Katie's fundraising did not stop there. She and the students at her high school whom she has inspired have managed to raise more than $13,000 to be used for classroom renovations at the St. Andrew's School. They have also sent several old, but perfectly usable computers to the school. The computers have enabled the students at St. Andrew's to email the students at Southridge High School.

"I've never even gone there, but I feel like I know the people already," Katie says. "I know all these kids so well - I know all their names. It's a school with 300 kids there, and I feel a really intimate connection with the community."

Katie Reed hopes to go to Uganda some day - but right now, she is more interested in pouring any money she raises directly into the school. In the mean time, she says, she is happy just to have the new perspective that the students in Matale have been able to give her.

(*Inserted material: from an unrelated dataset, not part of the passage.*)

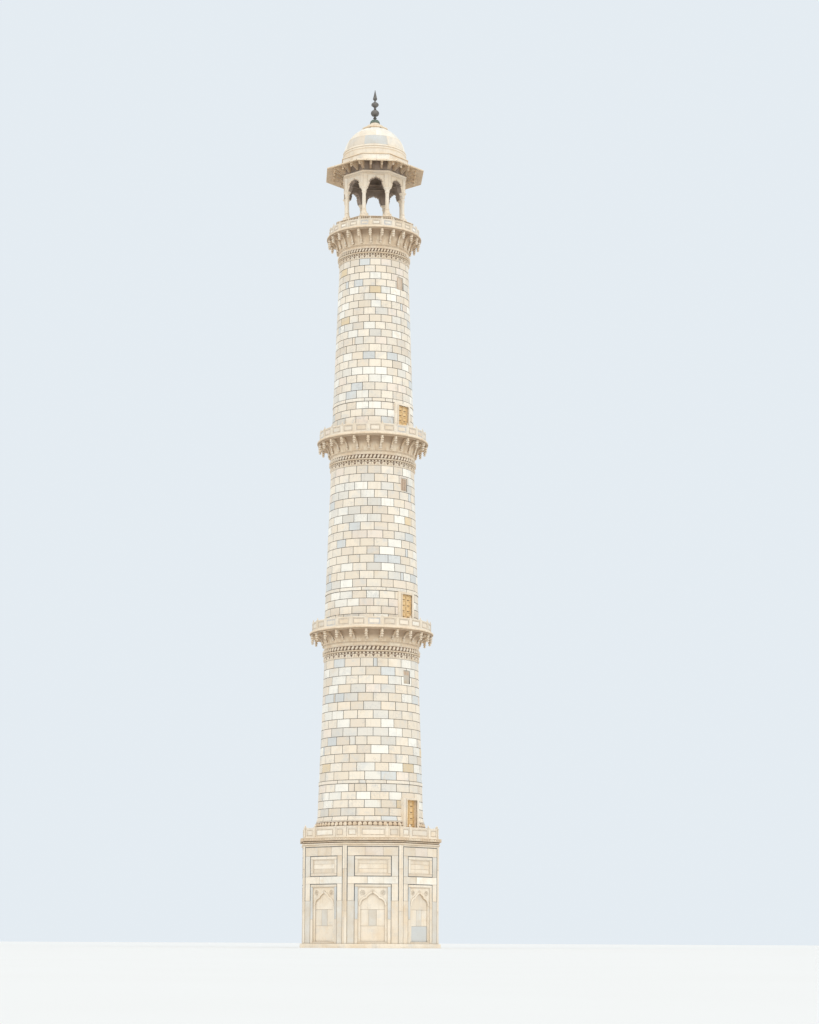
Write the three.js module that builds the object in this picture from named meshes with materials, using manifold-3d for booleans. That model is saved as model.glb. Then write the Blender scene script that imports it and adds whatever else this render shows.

"Here, we take education for granted. I don't have to pay to go to school. I live a block away. I get a ride in the morning. It's so easy, and I'm so supported," she says. "There, these kids struggle so much. Every pencil, every piece of paper, all their school supplies, they just cherish. We just did a calculator drive, and a single calculator can make such a difference there in a kid's life. It's so easy, I feel, to make a difference."

And Katie Reed believes she and the other students she works with have made a difference not just in Matale, Uganda, but in her hometown of Beaverton, Oregon, as well.